Ali Raissi and his team of researchers at UCF’s Florida Solar Energy Center in Cocoa worked in partnership with NASA to find an answer. Together they designed the tape, which selectively changes color in the presence of hydrogen gas. Visual detection of the gas meant that leak sources could now be quickly pinpointed for repair.
NASA got its needed solution and the partners shared multiple patents for the tape. But that was just the start of the journey, which would give other industries access to this new invention.
Tech Transfer
The road to market is a long one. Several companies were inquiring about the tape and wanted samples. The companies that tested the tape reported good results, but no one was willing to jump in and start manufacturing it.
Enter UCF chemist and co-researcher Nahid Mohajeri, who had been thinking about launching a company to commercialize the hydrogen-detection tape. She believed in the product and saw its potential, but she wasn’t sure about becoming an entrepreneur.

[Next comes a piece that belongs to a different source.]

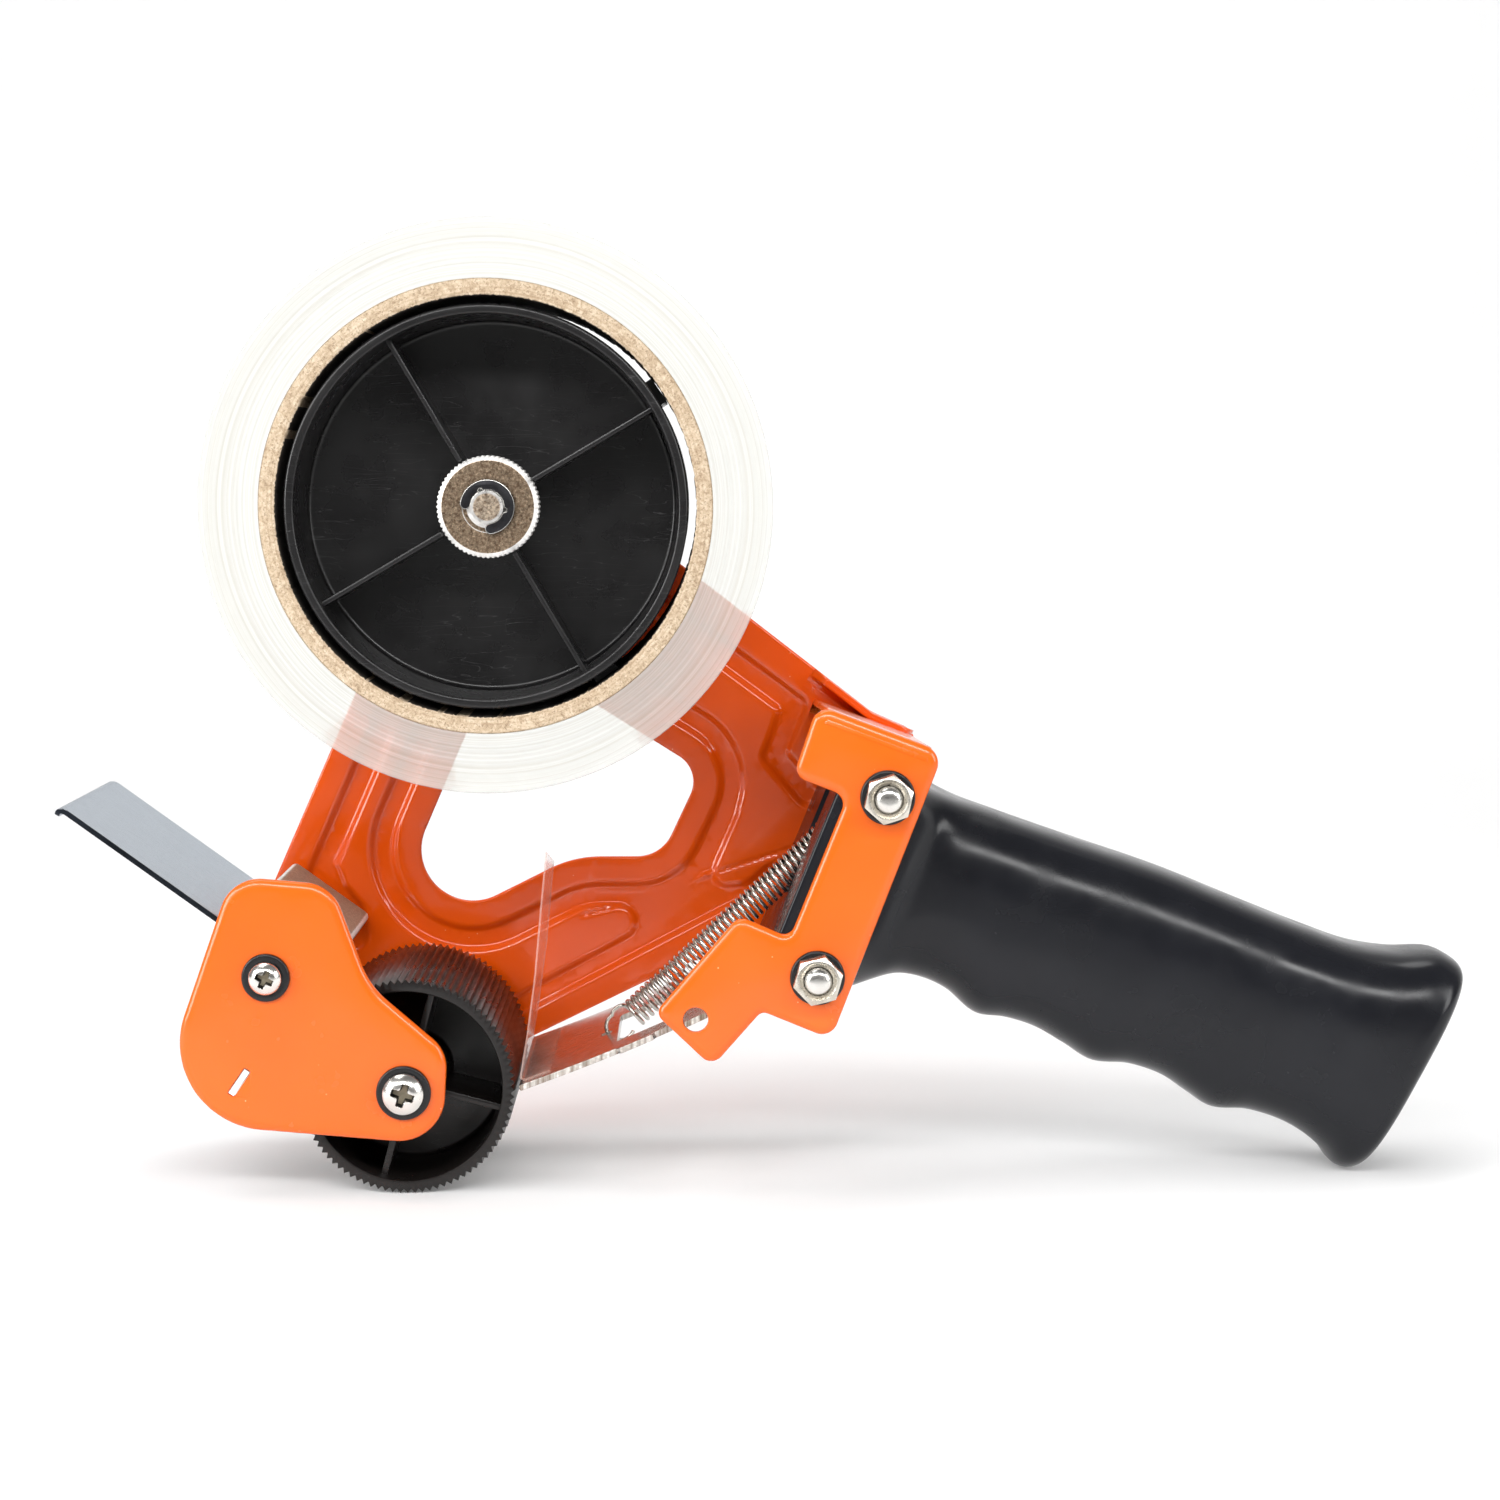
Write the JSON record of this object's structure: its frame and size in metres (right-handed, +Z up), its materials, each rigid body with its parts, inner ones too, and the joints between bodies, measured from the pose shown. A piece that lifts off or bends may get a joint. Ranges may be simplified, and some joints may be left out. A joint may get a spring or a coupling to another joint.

Then she faced a potentially life-threatening medical diagnosis. For a month, while she waited for test results, she didn’t know what her future would hold. When she received a clean bill of health, she decided to pursue her plans. She launched the startup HySense Technology in April 2013, helping the detection tape make the leap from laboratory to market.

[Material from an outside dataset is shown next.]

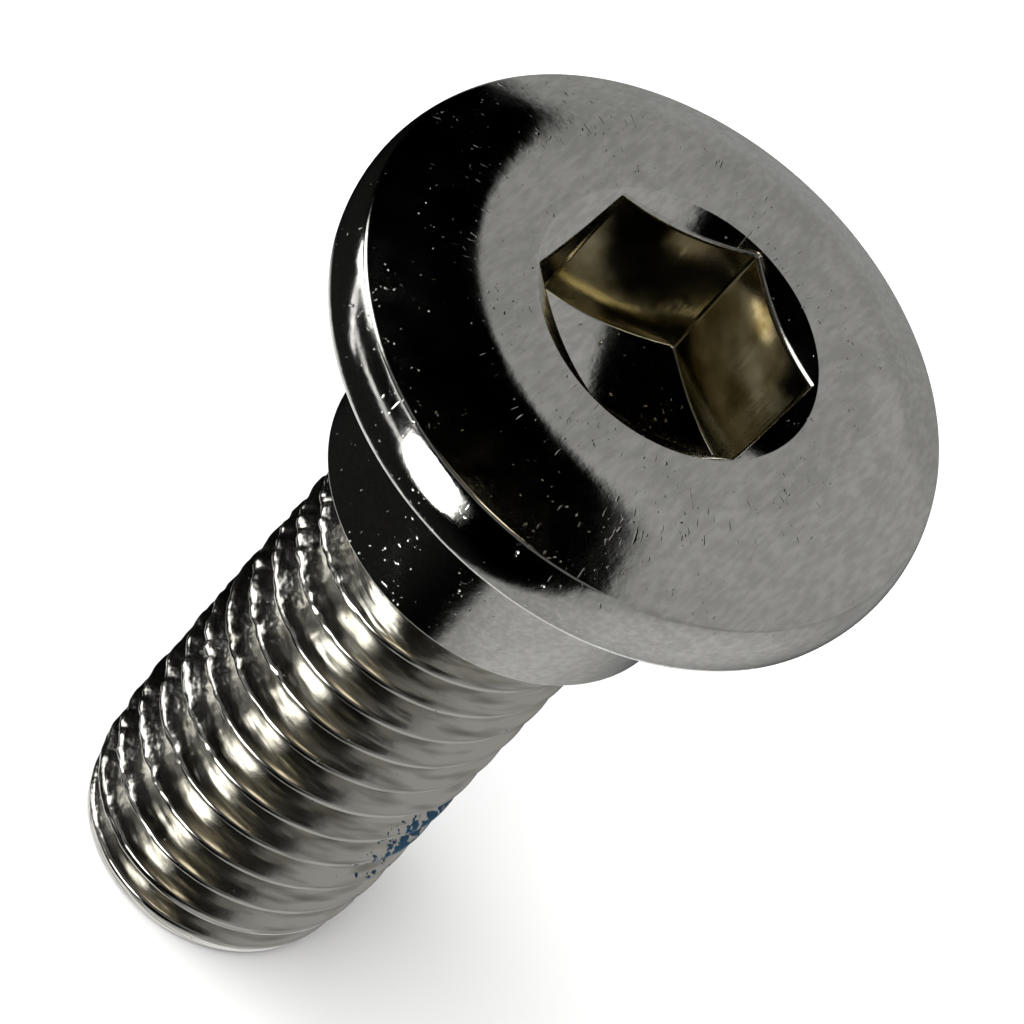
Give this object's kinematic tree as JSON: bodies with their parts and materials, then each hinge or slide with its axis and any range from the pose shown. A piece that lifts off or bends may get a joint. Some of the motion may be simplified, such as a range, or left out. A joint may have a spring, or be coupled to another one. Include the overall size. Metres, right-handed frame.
{
  "type": "hex socket cap screw with shoulder",
  "caption": "Low bevelled head with a countersunk hex socket, a plain shoulder under it and a right-hand M8 thread with a tapered tip.",
  "frame": {"origin": "centre of the head's bearing face, where the shoulder leaves the head", "axes": "+Z along the screw's axis, out of the head; the shank runs down along -Z; +X points at a corner of the hex socket"},
  "size_m": [0.016, 0.016, 0.0249],
  "materials": {
    "nickel_plate": "steel with a bright nickel plating, with small pits and scuffs, and specks of blue thread-locking coat on one side of the thread"
  },
  "bodies": {
    "root": {"screw": "nickel_plate"}
  },
  "joints": []
}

Mohajeri worked with UCF’S Office of Technology Transfer and Venture Accelerator to start manufacturing and selling what would become known as Intellipigment. Her first commercial sale was in December 2013.
The specialty tape uses proprietary color-changing pigments to alert users to the exact location of a hydrogen leak. Color change occurs in a matter of seconds when hydrogen is detected. Because the tape is flexible, it can be wrapped around pipe fittings, flanges, valves, and storage and transportation vessels, expanding the potential of buyers from businesses in the petroleum industry to those producing fuel cells.
Market Success
Soon after the company launched, HySense won the $100,000 grand prize at the 2014 CAT5 business-plan competition sponsored by Space Florida. The same year, the company was recognized by R&D 100 Awards as one of the most technologically significant products to enter the marketplace that year.
A year later, the technology transfer teams, researchers and company were recipients of the 2015 Excellence in Technology Transfer Award in the southeast region by the Federal Laboratory Consortium for Technology Transfer. It is the same group that is honoring the team next month at the national level.
After only three years of successful commercialization, HySense’s hydrogen-tape assets were acquired and will be sold by the U.S. subsidiary of Nitto Denko Corporation, Nitto, Inc. to various industries.
Nitto Denko Corporation is based in Japan and was founded in 1918 to produce electrical insulation materials. Since then it has become a leader in the energy materials, industrial tapes, environmental solution, optronics, and life-sciences markets. It entered the U.S. market in 1969 and provides services in the fields of electronics, automobile, aerospace, housing and construction, metal processing, alternative energies and health sciences among others. The company had net sales more than $7 billion in 2015.
The Florida High Tech Corridor promotes the high tech industry and innovation of the region through partnerships that support research, marketing, workforce and entrepreneurship.
Ed Schons, president of the Florida High Tech Corridor believes collaborations that lead to commercialization like this, are essential.
“The corridor’s success is built on these types of high-tech partnerships that lead to innovative research and burgeoning entrepreneurship,” Schons said. “They ultimately enhance the economic vitality of our community.”